圖 558 聚餐會上,同學們圍在一起,品嘗王大廚的傑作。 


1982 年的春季學期結束后,我在帕洛阿托認識了住在愛默森大街1352 號 的美國老鄉,高夫先生和夫人。 我從斯坦福大學的學生公寓布萊克威爾德搬了出來,住到他們家裡。他家離學校很近,騎自行車只有10 分鐘的距離。他們的小白房裡有3 個卧室。高夫夫婦住在大房間,另外的一個較大的房間住著兩個中學生,一個來自中國大陸,一個來自南韓。小房間里住著來自南開大學的訪問學者,固體物理學家潘士宏教授。 高夫先生把我安排到靠近廚房的飯廳。中間是一個大飯桌,旁邊設了一個可摺疊的單人床。平日里,大家用飯都在廚房的小飯桌旁,飯廳是屬於我的。一旦有朋友到來,或者遇到節日,大家聚餐,我就把被子捲起,騰出空間供大家享用。一個月租金只有70 美元,比學校的公寓便宜一半以上。儘管人多雜亂,對我來說已經是一個理想的安身之處了。我每天晚上扒在大飯桌上看書,學習。 

在以後的一年多里,潘士宏教授成了我的良師益友。白天,他去電子工程繫上班,我到物理系去上學。下班回家后,我們一起在廚房切菜做飯,雖然各人準備個人的,但是一起坐在小飯桌旁邊吃邊聊,相互欣賞著對方的傑作,比我一個人住在公寓的時候歡快多了。晚飯以後,我和他一起幫著房東到街上遛狗。老潘為人脾氣好,說話時臉上常常掛著一絲微笑。 他比我要大上七八歲,但是和我相處時更像是年紀接近的兄弟,從不以長者自居。晚上,他在他的小房間里看書,我在我的飯廳里學習。每隔一個小時左右,或者是我敲了他的房門,或者是他來到我這裡,然後一塊到房子後邊的小院子吸一支煙。在加利福尼亞晴朗的夜空下,休息交談。有時談物理,有時聊政治,海闊天空,無拘無束。給生活添進了輕快的旋律。 


                  

            圖 559 房東高夫夫婦。                                                                                   

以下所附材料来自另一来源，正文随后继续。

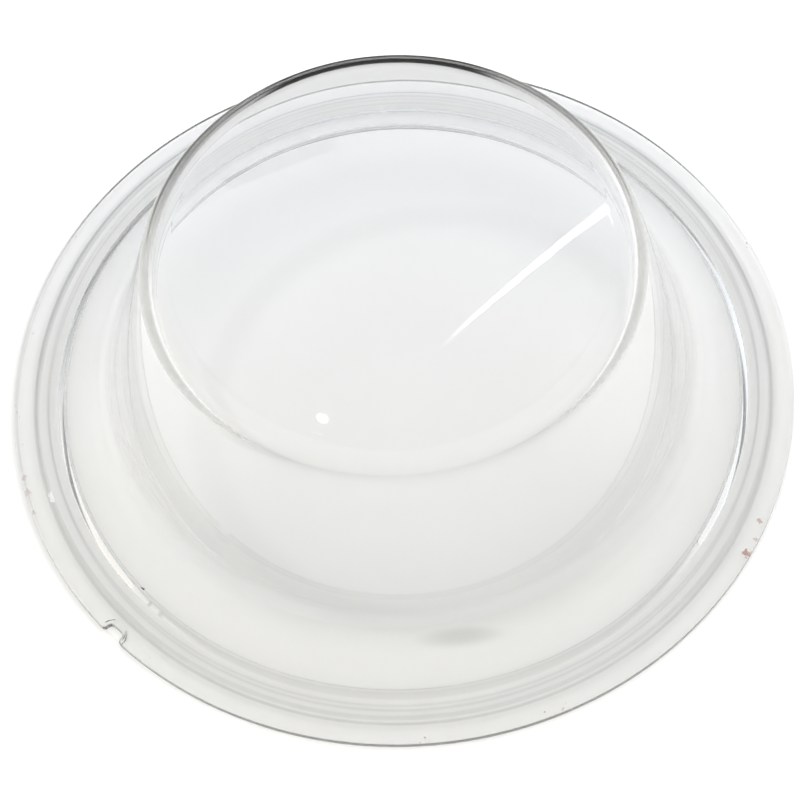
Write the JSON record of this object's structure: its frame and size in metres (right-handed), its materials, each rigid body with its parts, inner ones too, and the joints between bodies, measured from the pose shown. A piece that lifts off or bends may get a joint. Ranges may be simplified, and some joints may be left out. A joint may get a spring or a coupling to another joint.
{
  "type": "washing machine door glass",
  "caption": "Clear pressed-glass bowl with a flat clamping flange, a low step, a sloping shoulder ring and a locating notch in the rim.",
  "frame": {"origin": "centre of the flange's flat back face, on the axis of the bowl", "axes": "+Z along the axis, towards the closed end of the bowl; -Y towards the locating notch in the rim"},
  "size_m": [0.33, 0.3299, 0.1086],
  "materials": {
    "clear_glass": "clear, pressed and fire-polished"
  },
  "bodies": {
    "root": {"door_glass": "clear_glass"}
  },
  "joints": []
}
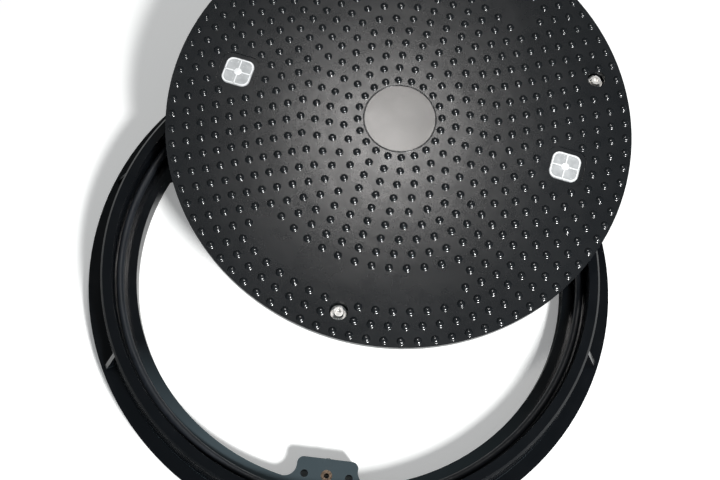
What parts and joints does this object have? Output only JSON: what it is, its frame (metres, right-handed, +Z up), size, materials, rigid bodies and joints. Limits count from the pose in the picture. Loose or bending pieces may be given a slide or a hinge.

                           

 

       圖 60我在高夫家的小白房前。


                        

                                    


  

 

  

  


   

          圖 61 老潘和我在後院的合影 


星期六上午,我們一起騎著自行車出去買菜。自行車前邊有個鐵絲編筐,基本上可以裝下一個人一周需要的食品。我們常去的有兩個商店,一個是棕樹大街旁靠近跑馬場東街的幸運(Lucky)市場,一個是距離較遠,位於山景城的吉姆扣(Gemco)。有一次,我們到山景城去買東西,每人花一塊錢買了個大西瓜。回來的路上,我的車胎被一種帶刺的樹果扎破。兩個人只好下車,用手推著往回走去。半路,一個來美訪問的中國學者看見我們的窘態,把我們帶到他離此不遠的住處,讓我們喝水。他拿出修車胎的工具,熟練地補好。他一看錶,已經11 點多,於是又煮了兩碗速食麵,讓我倆吃完才走。一問才知道,他姓劉,來自北京協和醫院。我和老潘,心裡熱乎乎地騎回家去,感謝來自祖國大陸的雷鋒同志。 

                       

老潘出身於書香門弟,父親潘老先生早年在 MIT 獲得博士學位,是科學院物理所的磁學專家。他和他的夫人同在南開大學任教。

他的夫人曾在南加州工作,完成任務后先期回國。老潘待人和藹可親,每當我邀請一幫同學到住所會餐的時候,他都饒有興緻地和大家一起拌餡包餃子。看得出來,他願意和年輕人處在一起。我的那些同學也都把他當成朋友。他會做飯菜,我還向他學了幾手,比如水熘肉片。炒菜前,鍋里不放油,加入少量水,沸騰后,再把切好的肉片放到鍋里,邊炒邊煮。等肉熟了再放進少量的蔬菜。有一次,老潘請來斯坦福大學的教授斯潘瑟和林道兩家人, 連同房東夫婦和幾個電子工程系的研究生,圍了滿滿的一桌,十分豐盛。吃飯時,我因為不認識這兩個教授,沒有說話。老潘飯後鼓勵我,在美國要多和別人交流,要敢說,不能太拘束。對我日後幫助很大。 

                                     


                 









   圖 62老潘和我的同學在一起包餃子。由左至右,胡少平、韓德華、我、程家樹、潘士宏、黃炳超。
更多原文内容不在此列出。